[Structured object records]
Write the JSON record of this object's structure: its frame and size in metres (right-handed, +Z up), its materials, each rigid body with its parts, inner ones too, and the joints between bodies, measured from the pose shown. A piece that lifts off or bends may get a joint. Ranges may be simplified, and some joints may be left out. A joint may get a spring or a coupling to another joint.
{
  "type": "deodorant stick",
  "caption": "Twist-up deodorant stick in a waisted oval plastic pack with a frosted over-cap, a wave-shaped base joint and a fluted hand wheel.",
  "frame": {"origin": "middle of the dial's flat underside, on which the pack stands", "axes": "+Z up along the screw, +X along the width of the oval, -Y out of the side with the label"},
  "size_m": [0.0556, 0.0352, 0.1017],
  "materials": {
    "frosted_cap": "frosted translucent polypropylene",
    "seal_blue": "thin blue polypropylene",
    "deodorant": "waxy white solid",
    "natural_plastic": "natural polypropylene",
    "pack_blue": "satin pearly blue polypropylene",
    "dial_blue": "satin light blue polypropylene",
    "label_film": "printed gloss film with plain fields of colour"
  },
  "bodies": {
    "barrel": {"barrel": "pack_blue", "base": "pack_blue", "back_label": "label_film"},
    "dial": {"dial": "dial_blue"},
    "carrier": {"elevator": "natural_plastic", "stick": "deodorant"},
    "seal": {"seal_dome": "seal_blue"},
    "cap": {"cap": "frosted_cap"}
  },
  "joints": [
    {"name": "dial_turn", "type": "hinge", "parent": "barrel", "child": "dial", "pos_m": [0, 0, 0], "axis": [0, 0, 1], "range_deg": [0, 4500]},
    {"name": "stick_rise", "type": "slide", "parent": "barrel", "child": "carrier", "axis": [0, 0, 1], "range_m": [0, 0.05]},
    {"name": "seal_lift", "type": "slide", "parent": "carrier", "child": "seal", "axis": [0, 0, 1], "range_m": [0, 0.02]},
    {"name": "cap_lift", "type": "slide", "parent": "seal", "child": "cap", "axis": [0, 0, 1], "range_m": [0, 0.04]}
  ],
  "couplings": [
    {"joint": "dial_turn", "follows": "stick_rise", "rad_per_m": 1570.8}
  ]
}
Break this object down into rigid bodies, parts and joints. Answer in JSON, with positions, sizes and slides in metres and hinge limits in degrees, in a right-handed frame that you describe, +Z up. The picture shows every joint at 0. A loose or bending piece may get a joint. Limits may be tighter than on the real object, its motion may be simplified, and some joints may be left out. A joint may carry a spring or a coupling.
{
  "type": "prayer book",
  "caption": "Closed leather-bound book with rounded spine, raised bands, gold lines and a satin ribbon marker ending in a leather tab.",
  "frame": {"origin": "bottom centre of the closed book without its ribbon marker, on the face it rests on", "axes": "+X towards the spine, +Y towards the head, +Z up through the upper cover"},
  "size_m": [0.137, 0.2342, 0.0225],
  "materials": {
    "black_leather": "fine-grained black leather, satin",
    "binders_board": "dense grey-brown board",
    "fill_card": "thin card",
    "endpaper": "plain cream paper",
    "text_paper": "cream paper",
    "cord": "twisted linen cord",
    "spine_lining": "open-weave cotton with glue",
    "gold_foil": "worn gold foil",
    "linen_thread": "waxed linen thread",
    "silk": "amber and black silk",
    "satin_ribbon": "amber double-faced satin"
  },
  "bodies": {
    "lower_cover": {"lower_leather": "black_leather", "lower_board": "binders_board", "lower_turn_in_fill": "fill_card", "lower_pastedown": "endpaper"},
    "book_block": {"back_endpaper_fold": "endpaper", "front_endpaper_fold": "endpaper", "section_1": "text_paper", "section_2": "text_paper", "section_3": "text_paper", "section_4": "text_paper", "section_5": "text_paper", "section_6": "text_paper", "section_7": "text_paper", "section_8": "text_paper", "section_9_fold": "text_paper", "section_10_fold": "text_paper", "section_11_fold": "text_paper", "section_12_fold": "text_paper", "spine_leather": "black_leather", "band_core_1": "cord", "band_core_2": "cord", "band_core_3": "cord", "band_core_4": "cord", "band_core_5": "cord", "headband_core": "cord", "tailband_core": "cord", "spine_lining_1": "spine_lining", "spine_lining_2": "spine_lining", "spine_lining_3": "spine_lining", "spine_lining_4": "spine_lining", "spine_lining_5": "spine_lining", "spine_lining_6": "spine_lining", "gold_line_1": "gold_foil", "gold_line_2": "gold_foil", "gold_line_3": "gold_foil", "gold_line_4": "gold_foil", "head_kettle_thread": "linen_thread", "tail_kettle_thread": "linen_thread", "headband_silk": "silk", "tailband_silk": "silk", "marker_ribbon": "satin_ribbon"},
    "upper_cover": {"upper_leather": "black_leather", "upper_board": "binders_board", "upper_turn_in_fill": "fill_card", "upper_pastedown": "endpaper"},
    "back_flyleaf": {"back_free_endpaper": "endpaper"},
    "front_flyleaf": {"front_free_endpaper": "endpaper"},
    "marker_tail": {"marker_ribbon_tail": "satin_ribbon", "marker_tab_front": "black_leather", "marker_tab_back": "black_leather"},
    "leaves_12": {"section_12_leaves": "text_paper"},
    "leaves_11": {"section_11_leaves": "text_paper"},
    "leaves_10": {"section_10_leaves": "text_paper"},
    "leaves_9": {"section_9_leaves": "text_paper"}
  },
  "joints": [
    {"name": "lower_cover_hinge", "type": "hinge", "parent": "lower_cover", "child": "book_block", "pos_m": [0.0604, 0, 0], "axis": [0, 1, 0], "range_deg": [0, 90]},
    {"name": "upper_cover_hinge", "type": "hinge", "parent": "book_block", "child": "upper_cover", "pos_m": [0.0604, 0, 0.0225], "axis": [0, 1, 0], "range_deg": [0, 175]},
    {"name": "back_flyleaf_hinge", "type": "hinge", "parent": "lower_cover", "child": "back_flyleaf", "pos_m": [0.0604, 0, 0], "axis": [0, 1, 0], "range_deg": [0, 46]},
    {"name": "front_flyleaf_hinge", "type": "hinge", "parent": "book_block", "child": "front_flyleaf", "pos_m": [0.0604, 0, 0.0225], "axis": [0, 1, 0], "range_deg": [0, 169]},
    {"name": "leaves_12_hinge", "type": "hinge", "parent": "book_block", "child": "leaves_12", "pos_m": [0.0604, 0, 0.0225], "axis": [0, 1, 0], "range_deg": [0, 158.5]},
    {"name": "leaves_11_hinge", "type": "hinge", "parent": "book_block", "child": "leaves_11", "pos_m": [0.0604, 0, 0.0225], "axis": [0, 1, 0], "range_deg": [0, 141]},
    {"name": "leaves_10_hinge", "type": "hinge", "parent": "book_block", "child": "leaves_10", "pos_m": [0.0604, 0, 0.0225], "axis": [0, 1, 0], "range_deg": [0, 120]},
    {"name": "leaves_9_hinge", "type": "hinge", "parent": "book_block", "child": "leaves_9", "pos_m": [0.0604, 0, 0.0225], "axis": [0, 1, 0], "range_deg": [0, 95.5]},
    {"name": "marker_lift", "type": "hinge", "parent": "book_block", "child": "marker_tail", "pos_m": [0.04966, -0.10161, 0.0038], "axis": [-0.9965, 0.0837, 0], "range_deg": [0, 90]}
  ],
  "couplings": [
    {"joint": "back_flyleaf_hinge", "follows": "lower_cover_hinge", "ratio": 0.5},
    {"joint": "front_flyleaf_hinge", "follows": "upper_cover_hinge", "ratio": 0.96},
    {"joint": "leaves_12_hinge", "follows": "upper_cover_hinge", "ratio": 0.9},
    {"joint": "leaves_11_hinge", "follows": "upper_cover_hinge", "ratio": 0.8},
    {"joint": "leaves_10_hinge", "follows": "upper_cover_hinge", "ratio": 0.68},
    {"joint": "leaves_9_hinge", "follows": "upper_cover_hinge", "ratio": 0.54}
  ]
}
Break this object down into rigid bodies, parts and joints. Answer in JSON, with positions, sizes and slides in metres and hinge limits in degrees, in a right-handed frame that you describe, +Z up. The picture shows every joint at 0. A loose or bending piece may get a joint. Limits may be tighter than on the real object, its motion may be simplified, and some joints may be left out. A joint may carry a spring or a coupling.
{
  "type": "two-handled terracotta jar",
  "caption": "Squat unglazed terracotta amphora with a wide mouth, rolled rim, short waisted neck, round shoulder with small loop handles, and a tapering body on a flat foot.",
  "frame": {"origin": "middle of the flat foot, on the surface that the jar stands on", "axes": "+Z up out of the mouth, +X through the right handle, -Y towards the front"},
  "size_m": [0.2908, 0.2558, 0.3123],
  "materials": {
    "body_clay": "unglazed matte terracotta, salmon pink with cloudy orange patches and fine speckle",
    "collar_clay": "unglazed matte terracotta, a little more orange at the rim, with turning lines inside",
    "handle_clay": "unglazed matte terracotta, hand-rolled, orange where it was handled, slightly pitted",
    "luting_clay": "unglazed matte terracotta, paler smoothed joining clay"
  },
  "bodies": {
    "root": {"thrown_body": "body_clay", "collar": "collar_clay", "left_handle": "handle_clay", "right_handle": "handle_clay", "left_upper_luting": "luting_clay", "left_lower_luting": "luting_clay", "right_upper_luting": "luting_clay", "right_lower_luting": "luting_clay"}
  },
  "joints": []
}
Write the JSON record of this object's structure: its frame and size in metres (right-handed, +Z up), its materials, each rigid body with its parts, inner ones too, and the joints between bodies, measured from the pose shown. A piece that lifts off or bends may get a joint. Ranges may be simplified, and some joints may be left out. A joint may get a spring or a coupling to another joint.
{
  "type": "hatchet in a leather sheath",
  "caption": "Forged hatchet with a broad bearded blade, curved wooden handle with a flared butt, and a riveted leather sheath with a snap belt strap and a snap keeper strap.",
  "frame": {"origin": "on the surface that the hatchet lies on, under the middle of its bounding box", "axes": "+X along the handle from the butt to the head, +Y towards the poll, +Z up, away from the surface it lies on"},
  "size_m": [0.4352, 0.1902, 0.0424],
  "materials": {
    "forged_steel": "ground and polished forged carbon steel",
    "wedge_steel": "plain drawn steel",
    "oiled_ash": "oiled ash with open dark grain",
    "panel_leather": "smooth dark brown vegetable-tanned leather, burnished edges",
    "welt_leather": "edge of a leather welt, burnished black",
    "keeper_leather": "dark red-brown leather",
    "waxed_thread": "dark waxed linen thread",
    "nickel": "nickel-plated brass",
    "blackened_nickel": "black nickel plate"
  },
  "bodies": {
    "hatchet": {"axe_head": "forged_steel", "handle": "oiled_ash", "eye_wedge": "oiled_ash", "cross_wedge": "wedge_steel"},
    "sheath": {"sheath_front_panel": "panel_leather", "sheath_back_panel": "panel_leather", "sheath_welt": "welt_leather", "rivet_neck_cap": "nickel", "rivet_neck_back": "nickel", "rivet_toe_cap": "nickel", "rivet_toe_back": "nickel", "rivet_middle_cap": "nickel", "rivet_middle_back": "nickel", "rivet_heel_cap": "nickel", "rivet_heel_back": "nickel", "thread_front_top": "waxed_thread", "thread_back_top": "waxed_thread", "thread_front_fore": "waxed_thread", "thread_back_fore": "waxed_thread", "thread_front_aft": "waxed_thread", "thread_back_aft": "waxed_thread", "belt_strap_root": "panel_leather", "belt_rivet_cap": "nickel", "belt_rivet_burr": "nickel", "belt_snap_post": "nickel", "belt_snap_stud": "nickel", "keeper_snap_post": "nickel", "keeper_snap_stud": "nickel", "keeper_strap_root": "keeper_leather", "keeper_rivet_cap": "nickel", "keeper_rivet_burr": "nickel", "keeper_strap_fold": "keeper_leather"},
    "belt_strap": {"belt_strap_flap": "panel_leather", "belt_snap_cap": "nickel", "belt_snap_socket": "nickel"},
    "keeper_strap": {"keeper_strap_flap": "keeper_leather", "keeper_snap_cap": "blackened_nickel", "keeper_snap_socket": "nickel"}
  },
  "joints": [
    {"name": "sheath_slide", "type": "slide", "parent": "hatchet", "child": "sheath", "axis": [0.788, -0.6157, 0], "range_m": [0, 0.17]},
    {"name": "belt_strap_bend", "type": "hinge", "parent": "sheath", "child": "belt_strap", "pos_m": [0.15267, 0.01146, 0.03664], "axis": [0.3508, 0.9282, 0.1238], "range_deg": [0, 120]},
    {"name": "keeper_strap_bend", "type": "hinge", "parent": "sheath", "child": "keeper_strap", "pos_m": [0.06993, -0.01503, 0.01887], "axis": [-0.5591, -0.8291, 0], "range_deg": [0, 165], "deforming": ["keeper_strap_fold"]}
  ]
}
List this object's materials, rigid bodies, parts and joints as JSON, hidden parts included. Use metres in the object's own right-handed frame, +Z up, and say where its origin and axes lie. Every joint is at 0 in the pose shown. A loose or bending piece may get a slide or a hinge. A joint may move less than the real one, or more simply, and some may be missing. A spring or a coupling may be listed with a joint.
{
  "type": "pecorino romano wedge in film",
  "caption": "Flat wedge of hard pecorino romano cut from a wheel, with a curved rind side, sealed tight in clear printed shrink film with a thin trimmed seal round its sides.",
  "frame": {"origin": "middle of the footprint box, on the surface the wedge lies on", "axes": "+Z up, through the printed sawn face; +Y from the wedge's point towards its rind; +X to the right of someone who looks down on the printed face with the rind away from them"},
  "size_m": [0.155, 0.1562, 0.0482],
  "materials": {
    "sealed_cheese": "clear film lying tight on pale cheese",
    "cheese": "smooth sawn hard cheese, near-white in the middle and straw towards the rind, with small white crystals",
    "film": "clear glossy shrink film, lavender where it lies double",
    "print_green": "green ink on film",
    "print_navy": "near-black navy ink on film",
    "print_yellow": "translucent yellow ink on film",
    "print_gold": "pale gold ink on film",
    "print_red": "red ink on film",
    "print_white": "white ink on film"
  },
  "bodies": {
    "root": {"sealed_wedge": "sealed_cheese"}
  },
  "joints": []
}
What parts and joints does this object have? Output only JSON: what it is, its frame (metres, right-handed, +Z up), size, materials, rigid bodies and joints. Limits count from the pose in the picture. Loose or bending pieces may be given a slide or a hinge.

*STATED TASK*:
Reproduce nothing but the lines from the line containing "List this object's" to the last line of the data, each exactly as written.

*SOLUTION*:
List this object's materials, rigid bodies, parts and joints as JSON, hidden parts included. Use metres in the object's own right-handed frame, +Z up, and say where its origin and axes lie. Every joint is at 0 in the pose shown. A loose or bending piece may get a slide or a hinge. A joint may move less than the real one, or more simply, and some may be missing. A spring or a coupling may be listed with a joint.
{
  "type": "pecorino romano wedge in film",
  "caption": "Flat wedge of hard pecorino romano cut from a wheel, with a curved rind side, sealed tight in clear printed shrink film with a thin trimmed seal round its sides.",
  "frame": {"origin": "middle of the footprint box, on the surface the wedge lies on", "axes": "+Z up, through the printed sawn face; +Y from the wedge's point towards its rind; +X to the right of someone who looks down on the printed face with the rind away from them"},
  "size_m": [0.155, 0.1562, 0.0482],
  "materials": {
    "sealed_cheese": "clear film lying tight on pale cheese",
    "cheese": "smooth sawn hard cheese, near-white in the middle and straw towards the rind, with small white crystals",
    "film": "clear glossy shrink film, lavender where it lies double",
    "print_green": "green ink on film",
    "print_navy": "near-black navy ink on film",
    "print_yellow": "translucent yellow ink on film",
    "print_gold": "pale gold ink on film",
    "print_red": "red ink on film",
    "print_white": "white ink on film"
  },
  "bodies": {
    "root": {"sealed_wedge": "sealed_cheese"}
  },
  "joints": []
}
What parts and joints does this object have? Output only JSON: what it is, its frame (metres, right-handed, +Z up), size, materials, rigid bodies and joints. Limits count from the pose in the picture. Loose or bending pieces may be given a slide or a hinge.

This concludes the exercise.